Usually in the past if I copy/pasted something into Google in quote marks, it would quickly point me towards the right thing.

A week or two ago when I was working on a project that required this, I had a weird experience. If I'm recalling the exact sequence right, it told me it didn't have any matches - but then, when I scrolled down, the correct match was something like third from the top - the algo seemed to only be checking the preponderance of the words, and thus even when it could correctly source what I was looking for, it wouldn't flag as a 100% match.

So even though it had exactly what I was looking for, it didn't act as if it did.

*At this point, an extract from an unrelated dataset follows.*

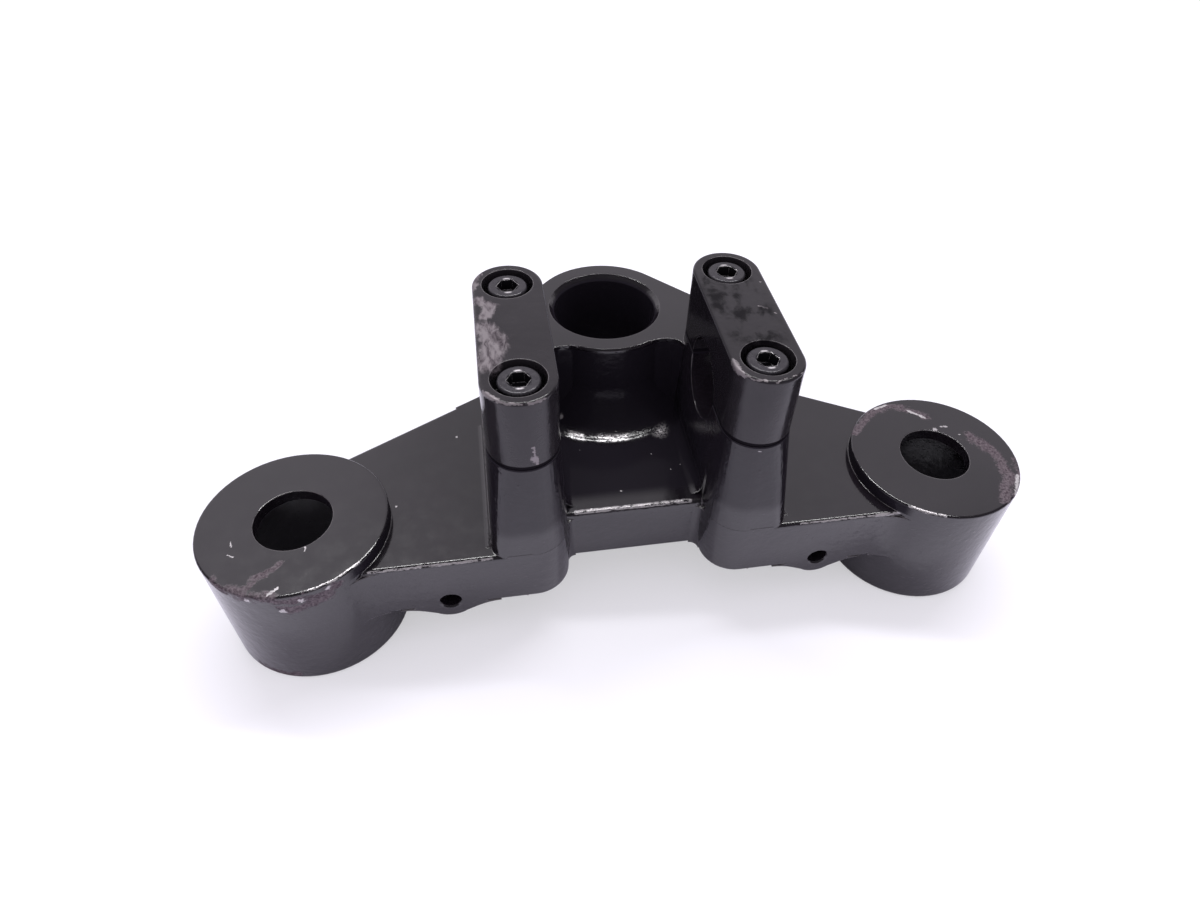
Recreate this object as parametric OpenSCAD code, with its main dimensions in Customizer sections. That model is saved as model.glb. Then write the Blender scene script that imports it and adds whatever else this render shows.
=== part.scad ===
/* [Fork sockets] */
// Distance between the two fork legs, centre to centre
fork_spacing = 180; // [172:0.5:200]
// How far the fork legs stand ahead of the steering axis
fork_offset = 55; // [51:0.5:60]
// Outer diameter of each fork socket
socket_d = 48.4; // [45:0.1:52]
// Height of each fork socket
socket_h = 38.5; // [33:0.5:46]
// How far the socket tops stand above the arms' top faces
socket_rise = 3.8; // [1.5:0.1:6]
// Diameter of the tube bore that opens below
tube_bore_d = 35; // [30:0.1:40]
// Thickness of the wall left over the tube bore
socket_roof = 3.5; // [2.5:0.1:6]
// Diameter of the bolt hole in the roof
roof_hole_d = 20; // [14:0.1:24]

/* [Steering head] */
// Bore for the steering stem
stem_bore_d = 30.8; // [26:0.1:34]
// Outer diameter of the steering head at its top face
head_d = 44.4; // [42:0.1:48]
// How far the steering head's top face stands above the arms' top faces
head_rise = 25.3; // [22:0.1:28]
// Height of the steering head, top face to spot face
head_h = 47; // [46.5:0.5:54]
// Radius of the flare where the head runs down into the bridge
head_flare_r = 12.8; // [8:0.1:14]
// Depth of the lead-in chamfer at the top of the bore
bore_chamfer_h = 1.7; // [0.5:0.1:3]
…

Even when it does point you to the right thing, it is also showing you other things now -- in the deep(ish) past, if you put something in quotes it would only show results containing that string. Similarly (although I think this went away first), a search for -(thing you don't want to see) used to result in zero results containing that term -- now if you search for "used cars -chevy" it probably shows you fewer chevys than otherwise, but you are still going to see some. Particularly harmful when you are looking for something with one extremely common straightforward set of results (that you are not interested in) and an alternate niche interpretation. (the thing you want to find!)

AI influence seems to be making this a bit worse, I suspect since the "this is probably what he really wants" is more strongly weighted -- but it might be corpus frequency effects too I suppose.

What's frustrating is that I am pretty sure a nonzero portion of this is simply due to boost ad revenue.

Death by a thousand straws on the back of the goose that laid the golden egg.

I'm not sure why exactly, but corporate policy seems to be that (even setting aside sponsored results) the algo knows what you want better than you do. And the algo is getting worse.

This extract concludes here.